Scott explains how resilience connects to transitioning: “Transitions, even transitions we want, disrupt our patterns and comfort levels,” she says. “You will be unhappy, uncomfortable, and probably a little grumpy as these life transitions occur. Part of resilience is being able to see ahead.”

Choosing a Personal Resilience Practice

With that comforting acknowledgment of their attendant grumpiness, Resilient Aging Lab workshop participants are led through copious exercises and worksheets aimed to elicit self-assessments, encouraged to look at the options that lie ahead, and guided in how to avoid common traps that are impediments to going forward. (The curious can also download a booklet, “Wake Up—Tune Up—Stand Up” that contains 12 specific practices to help with transition work on their own; a link is sent when you sign up for their mailing list).

As with many trying but worthwhile tasks, the hardest part is often getting started.  To overcome this inertia, Scott prompts everyone to choose a “Personal Resilience Practice.” Emphasizing that change begins with small actions, and preventing that first step from feeling too overwhelming, she urges questing seniors to begin with “nano practices.”
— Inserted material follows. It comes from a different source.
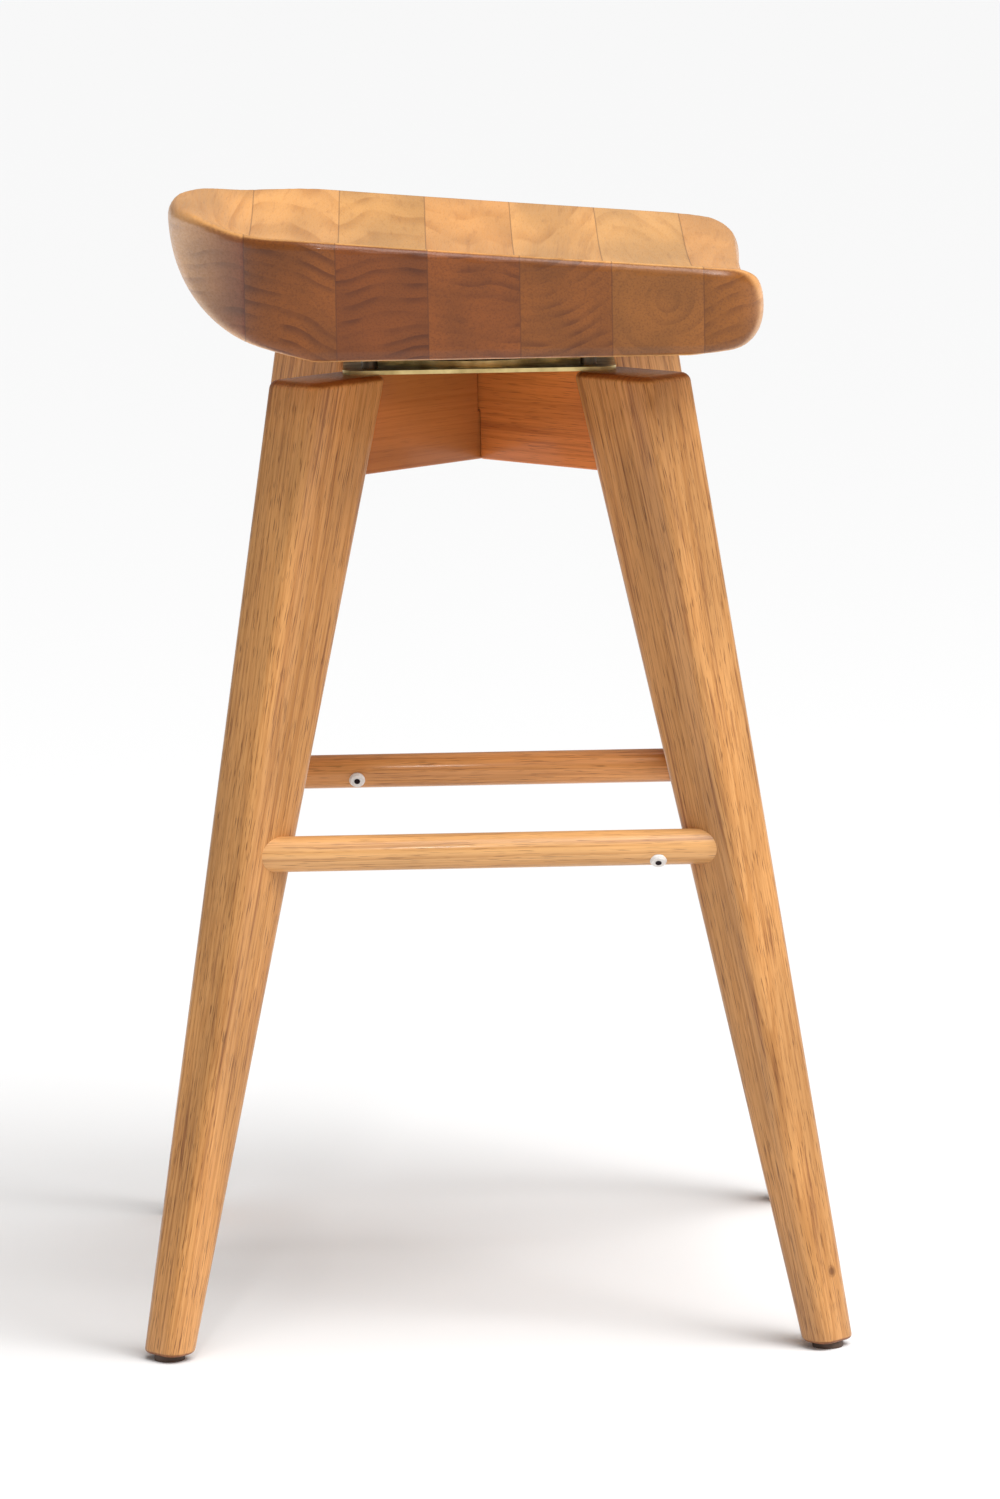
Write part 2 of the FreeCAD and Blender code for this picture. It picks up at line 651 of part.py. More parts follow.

She encourages them to come up with a small practice to build into their routines to help enhance one of the Five Cs: clarity, control, confidence, connection, or contentment. The practice should be something that makes them happy, that can be repeated over and over, and that motivates them to take action. For the fictional “Julie” described earlier, for example, it might be turning her well-honed caregiving skills to herself by attending a meditation retreat. For “Mark,” it might be enrolling in some adult education courses, in which he might meet other like-minded souls as he learns a new language or cultivates a new interest.

While focusing on a resilience plan, Scott encourages everyone to keep in mind that good news about aging: “You’ve been through transitions before,” she says. “You just have to help yourself understand how.”